From the start, M.L.B. and the players’ union recognized the season’s policies would evolve. The manual’s opening page states that it does not address every aspect of the season’s operations and that additional guidance may come throughout the year. Last week, M.L.B. informed teams of tightened regulations, including designating a compliance officer for each club. More changes could be coming.

The Marlins were found to have been lax in following protocols: At least some of them did not strictly adhere to all of the rules. But players on many teams have been spotted high-fiving or spitting or getting too close too often in the dugout — all in violation of the manual.

Even diligent teams and conscientious players are worried about contracting the virus unknowingly while in their community or traveling. The Los Angeles Dodgers have gone above and beyond the M.L.B. rules, deciding as a team to require all players to wear face coverings in the dugout and limit when coaches can be there during games, according to third baseman Justin Turner.

While high-fives or fist bumps are lower-risk activities and health experts believe players and staff members are more likely to be infected away from the stadium, Bachynski said she worried that those smaller lapses suggested a larger culture of ignoring the rules even away from the field.

“If your leadership is showing how important it is and you’ve got the front office, like we have here, taking it very seriously, then that’ll trickle down to the players taking it seriously,” said Yankees pitcher James Paxton, who sits on the players’ union executive subcommittee.

Mike Zunino, a catcher for the Tampa Bay Rays who has two young children, said he thought often about not continuing to play this season after the Marlins’ and Cardinals’ outbreaks.

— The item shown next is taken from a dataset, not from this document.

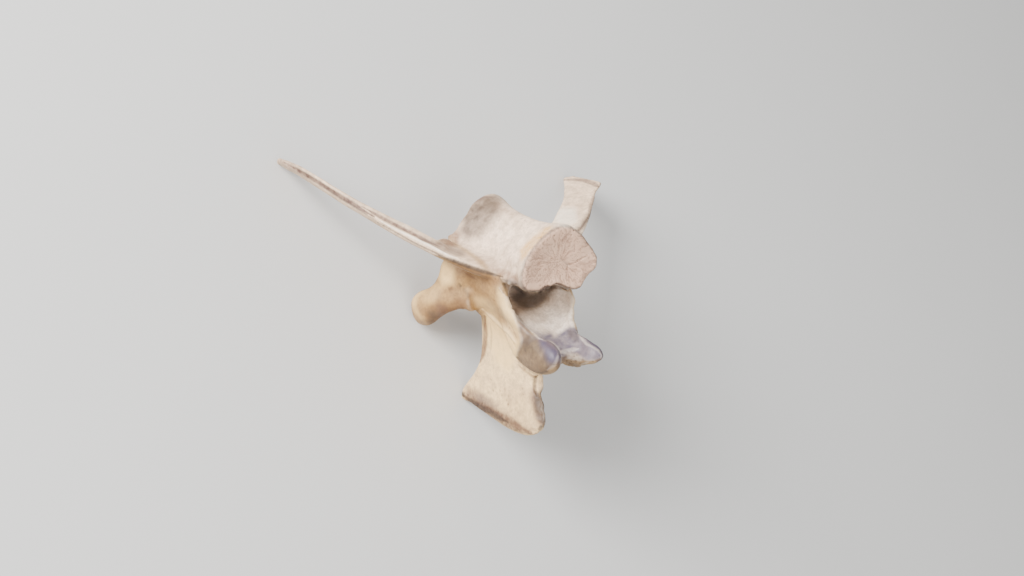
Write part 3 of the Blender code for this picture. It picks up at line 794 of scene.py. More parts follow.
@dataclass(frozen=True)
class DryBone:
    """Dry cortical bone, cleaned and handled: it gives the eye a warm, matt, mottled cream.

    Attributes:
        name: The material's name.
        cream: The colour under every stain.
        stains: The layers of colour, from the lowest up.
        clouds_between: The noise values between which a stain's clouds thin it.
        cloud_roughness: How strong the finer clouds are.
        cloud_detail: How many finer sizes a stain's clouds have.
        reliefs: Size in mm, stretch along the bone and depth in mm of the fine relief: a
            grain as coarse as the picture can show, long faint streaks and soft swells.
        relief_detail: How many finer sizes the relief has.
        roughness: Of the plain bone, and of the smooth joint faces.
        refraction: The refractive index of bone.
    """

    name: str = "dry_cortical_bone"
    cream: str = "#F3D3A2"
    stains: tuple[Stain, ...] = (
        Stain(Mask.BODY, "#FBDDC1", 0.95),
        Stain(Mask.BLADE, "#F2D2B2", 0.9),
        Stain(Mask.SPINE, "#F4CE94", 0.9),
        Stain(Mask.CANAL, "#F0E0D0", 0.95, 6.0, 0.15),
        Stain(None, "#8C745E", 0.42, 2.4, 1.0),
        Stain(None, "#8A6C54", 0.32, 0.8, 1.0),
        Stain(None, "#B09276", 0.35, 8.0, 1.0),
        Stain(Mask.ARCH, "#886231", 1.0, 6.0, 0.12),
        Stain(Mask.ARCH, "#C49B5C", 0.45, 4.5, 1.0),
        Stain(Mask.ARCH, "#5A3C1E", 0.4, 1.3, 1.0),
        Stain(Mask.CREAM, "#F8CE88", 0.9, 3.0, 0.25),
        Stain(Mask.SHADE, "#54402E", 1.0, 3.5, 0.22),
        Stain(Mask.YELLOW, "#D6A04C", 0.85, 1.6, 0.35),
        # Ochre stain, which also carries painted shade in hollows, under the blade and where the
        # arch meets the body
        Stain(Mask.OCHRE, "#6A4420", 0.92, 2.5, 0.3),
        Stain(Mask.ROSE, "#5A3E34", 1.0, 1.6, 0.25),
        Stain(Mask.PLATE, "#EABD9D", 1.0, 3.0, 0.2),
        Stain(Mask.RIDGE, "#7E5442", 0.6),
        # Grey stain, and painted shade at the root of the near blade
        Stain(Mask.GREY, "#6A574C", 1.0, 2.5, 0.25),
        Stain(Mask.BROWN, "#523E2C", 0.94, 2.2, 0.25),
        Stain(Mask.BLUE, "#463E54", 0.92, 3.0, 0.15),
        # Painted shade of the hollow behind the near pedicle
        Stain(Mask.HOLLOW_SHADE, "#6F625E", 0.8, 2.0, 0.2),
        # Rusty stain, and painted shade on the floor of the notch
        Stain(Mask.RUST, "#4E2A16", 0.88, 1.4, 0.35),
        Stain(Mask.RIM, "#54433A", 0.9, 1.0, 0.35),
        Stain(Mask.PORE, "#4E3622", 0.7),
        # Pale stain of crests, which also carries painted highlights on convex edges
        Stain(Mask.PALE, "#FFEFDA", 0.85, 1.5, 0.3),
        # Dark brown lines, and painted shadow under the blade, along the pedicle and in grooves
        Stain(Mask.UMBER, "#26160C", 0.92, 1.2, 0.2),
        # Painted deep shade inside the canal and along the joint face's rounded border
        Stain(Mask.DARK, "#362C29", 0.9),
        # Black spots of the bone, and painted shadow under the near rear joint face
        Stain(Mask.SOOT_AND_SHADOW, "#1E1815", 0.95, 0.8, 0.2),
    )
    clouds_between: Span = (0.42, 0.66)
    cloud_roughness: float = 0.6
    cloud_detail: float = 4.0
    reliefs: tuple[tuple[float, float, float], ...] = (
        (0.35, 1.0, 0.03), (0.7, 0.18, 0.03), (2.4, 1.0, 0.10))
    relief_detail: float = 3.0
    roughness: tuple[float, float] = (0.62, 0.54)
    refraction: float = 1.54

    def clouds(self, tree: bpy.types.NodeTree, place: Any, size_mm: float, detail: float) -> Any:
        """A noise pattern of a given size, as its output socket.

        Args:
            tree: The material's node tree.
            place: The output socket of the place in anatomical millimetres.
            size_mm: The size of the largest clouds.
            detail: How many finer sizes there are.

        Returns:
            An output socket with values round 0.5.
        """
        made = add_node(tree, "ShaderNodeTexNoise", {
            "Vector": place, "Scale": 1.0 / size_mm, "Detail": detail,
            "Roughness": self.cloud_roughness})
        return made.outputs["Fac"]

    def painted(self, tree: bpy.types.NodeTree, mask: Mask) -> Any:
        """The output socket of one mask."""
        return add_node(tree, "ShaderNodeAttribute", attribute_name=mask.value).outputs["Fac"]

    def cover(self, tree: bpy.types.NodeTree, place: Any, stain: Stain) -> Any:
        """How much one stain covers, as an output socket.

        Args:
            tree: The material's node tree.
            place: The output socket of the place in anatomical millimetres.
            stain: The stain.

        Returns:
            An output socket with values from 0 to 1.
        """
        painted = self.painted(tree, stain.mask) if stain.mask else 1.0
        amount = add_node(tree, "ShaderNodeMath", {0: painted, 1: stain.strength},
                          operation="MULTIPLY")
        if stain.mottle_share == 0:
            return amount.outputs[0]
        low, high = self.clouds_between
        share = add_node(tree, "ShaderNodeMapRange", {
            "Value": self.clouds(tree, place, stain.mottle_mm, self.cloud_detail),
            "From Min": low, "From Max": high, "To Min": 1.0 - stain.mottle_share, "To Max": 1.0})
        broken = add_node(tree, "ShaderNodeMath", {
            0: amount.outputs[0], 1: share.outputs[0]}, operation="MULTIPLY")
        return broken.outputs[0]

    def colour(self, tree: bpy.types.NodeTree, place: Any) -> Any:
        """The whole colour, stain over stain, as an output socket.

        Args:
            tree: The material's node tree.
            place: The output socket of the place in anatomical millimetres.

        Returns:
            An output socket with the colour.
        """
        base = add_node(tree, "ShaderNodeRGB")
        base.outputs[0].default_value = linear_colour(self.cream)
        colour = base.outputs[0]
        for stain in self.stains:
            layer = add_node(tree, "ShaderNodeMix", {
                0: self.cover(tree, place, stain), 6: colour, 7: linear_colour(stain.colour)},
                data_type="RGBA", label=stain.mask.value if stain.mask else "clouds")
            colour = layer.outputs[2]
        return colour

    def relief(self, tree: bpy.types.NodeTree, place: Any) -> Any:
        """Fine relief over relief, as the output socket of the last bump.

        Args:
            tree: The material's node tree.
            place: The output socket of the place in anatomical millimetres.

        Returns:
            An output socket with the bent normal.
        """
        below = {}
        for size_mm, stretch, depth_mm in self.reliefs:
            at = place if stretch == 1 else add_node(tree, "ShaderNodeMapping", {
                "Vector": place, "Scale": (stretch, 1, 1)}).outputs[0]
            bump = add_node(tree, "ShaderNodeBump", {
                "Height": self.clouds(tree, at, size_mm, self.relief_detail), "Strength": 1.0,
                "Distance": depth_mm * MM, **below})
            below = {"Normal": bump.outputs[0]}
        return bump.outputs[0]

    def build(self) -> bpy.types.Material:
        """The finished material.

        Returns:
            The material, in which every mask of the bone but the porous one has its stain.
        """
        material, tree, shader = add_material(self.name)
        place = add_node(tree, "ShaderNodeAttribute", attribute_name="anatomy").outputs["Vector"]
        tree.links.new(self.colour(tree, place), shader.inputs["Base Color"])
        tree.links.new(self.relief(tree, place), shader.inputs["Normal"])
        smooth = add_node(tree, "ShaderNodeMapRange", {
            "Value": self.painted(tree, Mask.BLUE), "To Min": self.roughness[0],
            "To Max": self.roughness[1]})
        tree.links.new(smooth.outputs[0], shader.inputs["Roughness"])
        shader.inputs["IOR"].default_value = self.refraction
        shader.inputs["Metallic"].default_value = 0.0
        return material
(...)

“I’d be lying if I told you it didn’t cross your mind every day when you see positive tests come out,” he said, adding later: “I have a lot of trust in the team here, the guys, we’re doing stuff the right way. It’s a real conversation I have every day just to see how the dynamic of the league is going.”

While he is not opting out, the Boston Red Sox’ top pitcher, Eduardo Rodriguez, will not play this season because he is still recovering from myocarditis, the inflammation of his heart, which he developed after contracting the virus before the season.

“Hopefully if somebody does test positive, we don’t just immediately point the finger that they’re doing something wrong,” Lester told reporters on Saturday. “They could have gone to Target and needed soap and got it there. Hopefully, we can get away from pointing fingers immediately to the bad side of things. Hopefully, the real stories come out, and maybe they’re good. And if they are bad, then that sucks — it’s unfortunate that guys made bad decisions on that.”